I have the sinking feeling that we end up here, demanding what we have leverage to demand, hoping it all adds up to a functioning society.
Even if we can’t get CEO-level compensation, we can at least cut out our commutes.
But. Okay. But.
As much as I believe a portion of this, it still bums me out. A society in which everyone is trying to get theirs — at work, on social media, in the markets for housing and higher education — is unnecessarily short-circuiting its collective brain.
Modern technology can build something so much better if only we had the bravery to experiment. Derek Thompson of The Atlantic has some promising ideas here, and we can be even bolder.

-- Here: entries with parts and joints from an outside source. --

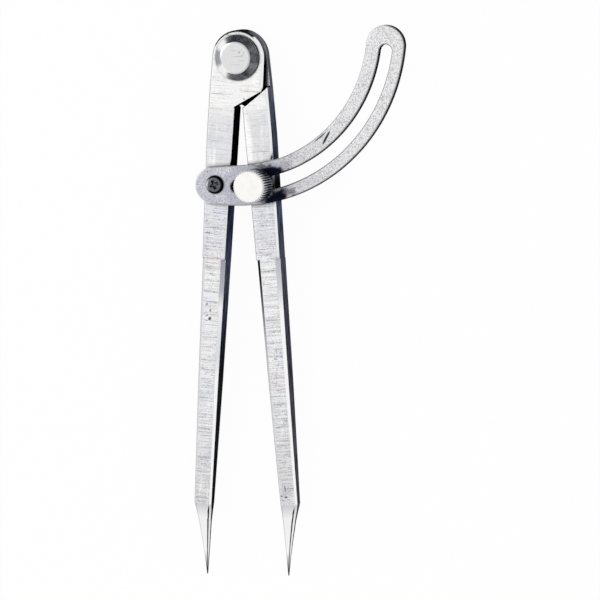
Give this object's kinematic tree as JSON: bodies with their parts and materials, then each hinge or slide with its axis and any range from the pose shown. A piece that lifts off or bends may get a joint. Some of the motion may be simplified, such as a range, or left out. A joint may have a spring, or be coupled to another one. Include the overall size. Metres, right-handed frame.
{
  "type": "wing divider",
  "caption": "Firm-joint wing divider: flat steel legs with round ground points, lapped round head, slotted arc wing on a pivot screw, and a knurled thumb screw that clamps the opening.",
  "frame": {"origin": "pivot axis, on the plane that the rear joint collar rests on", "axes": "+Z along the pivot axis, out of the front faces; +Y from the points towards the head; +X towards the leg that carries the clamp screw"},
  "size_m": [0.0895, 0.2123, 0.0247],
  "materials": {
    "leg_steel": "ground across the legs",
    "joint_steel": "turned",
    "wing_steel": "satin, stamped edges",
    "dark_screw_steel": "blackened",
    "washer_steel": "plain",
    "knob_steel": "nickel plated, satin"
  },
  "bodies": {
    "left_leg": {"left_leg": "leg_steel", "joint_rivet": "joint_steel", "joint_collar": "joint_steel", "wing_screw": "dark_screw_steel"},
    "right_leg": {"right_leg": "leg_steel"},
    "wing": {"wing": "wing_steel"},
    "clamp_washer": {"clamp_washer": "washer_steel"},
    "clamp_screw": {"clamp_screw": "knob_steel"}
  },
  "joints": [
    {"name": "leg_hinge", "type": "hinge", "parent": "left_leg", "child": "right_leg", "pos_m": [0, 0, 0.007], "axis": [0, 0, 1], "range_deg": [-9.35, 92.65]},
    {"name": "wing_swivel", "type": "hinge", "parent": "left_leg", "child": "wing", "pos_m": [-0.00894, -0.04863, 0.01235], "axis": [0, 0, 1], "range_deg": [-1.2, 11.9]},
    {"name": "clamp_lift", "type": "slide", "parent": "right_leg", "child": "clamp_washer", "axis": [0, 0, 1], "range_m": [0, 0.00141]},
    {"name": "clamp_turn", "type": "hinge", "parent": "clamp_washer", "child": "clamp_screw", "pos_m": [0.00869, -0.04855, 0.0192], "axis": [0, 0, 1], "range_deg": [0, 720]}
  ],
  "couplings": [
    {"joint": "wing_swivel", "follows": "leg_hinge", "ratio": 0.128},
    {"joint": "clamp_lift", "follows": "clamp_turn", "m_per_rad": 0.00011141}
  ]
}
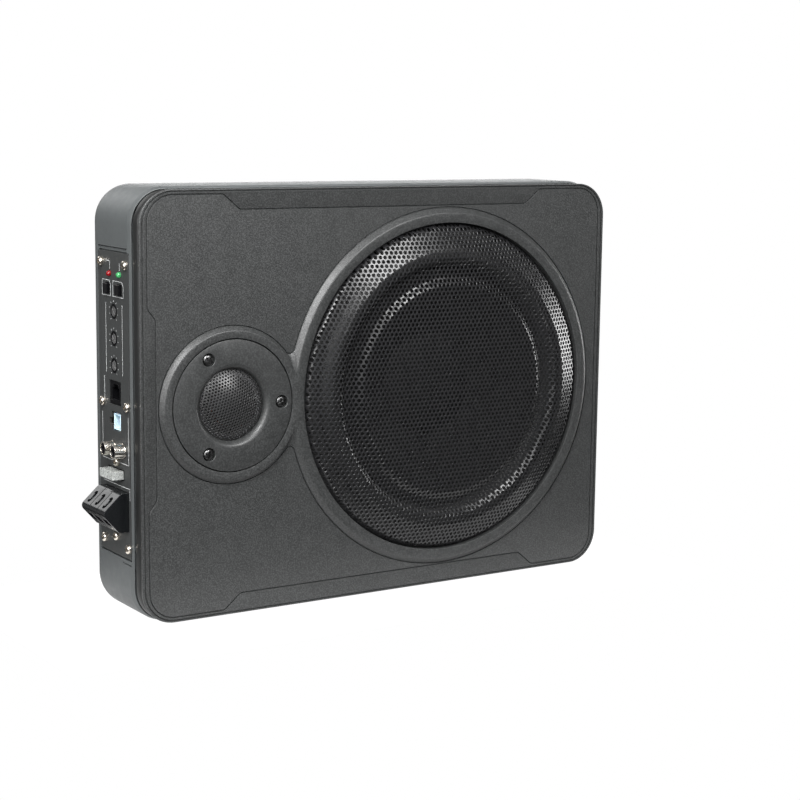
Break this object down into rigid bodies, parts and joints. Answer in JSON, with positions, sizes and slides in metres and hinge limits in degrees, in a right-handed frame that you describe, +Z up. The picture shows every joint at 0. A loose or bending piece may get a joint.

Freed from the office, we can create modern guilds — communities of practice centered around disciplines rather than companies. With org charts decoupled from seating charts, we can build nimbler organizations capable of leveraging in-house and external talent to solve the day’s most pressing problems. Most importantly, we can supercharge our collective brain by fostering a more open and inclusive environment where all kinds of people can thrive. (That the office wasn’t this environment is something people like me — endlessly chatty and probably kind of annoying — had a hard time seeing, much to my chagrin.)
All this and more, I hope, is coming soon. (I’m working on some ideas in the space.)
Will sacrificing some leverage in the name of building better and more productive for-profit companies fix the narcissistic impulse in WEIRD society? Well, no. But we need to start somewhere, and this seems as good a place as any.
For now, I’ll try to be slightly more available when a student or someone switching careers reaches out about a Zoom or coffee. If you’re in a position to consider, I hope you’ll do the same.
i.e., “I got to where I am because I learned how to navigate an office environment, and I’m scared about transitioning to a new one. Also, I own a home in Cupertino whose value needs to remain high.”
To be clear, Henrich doesn’t make this claim in his book — I’m riffing on his work.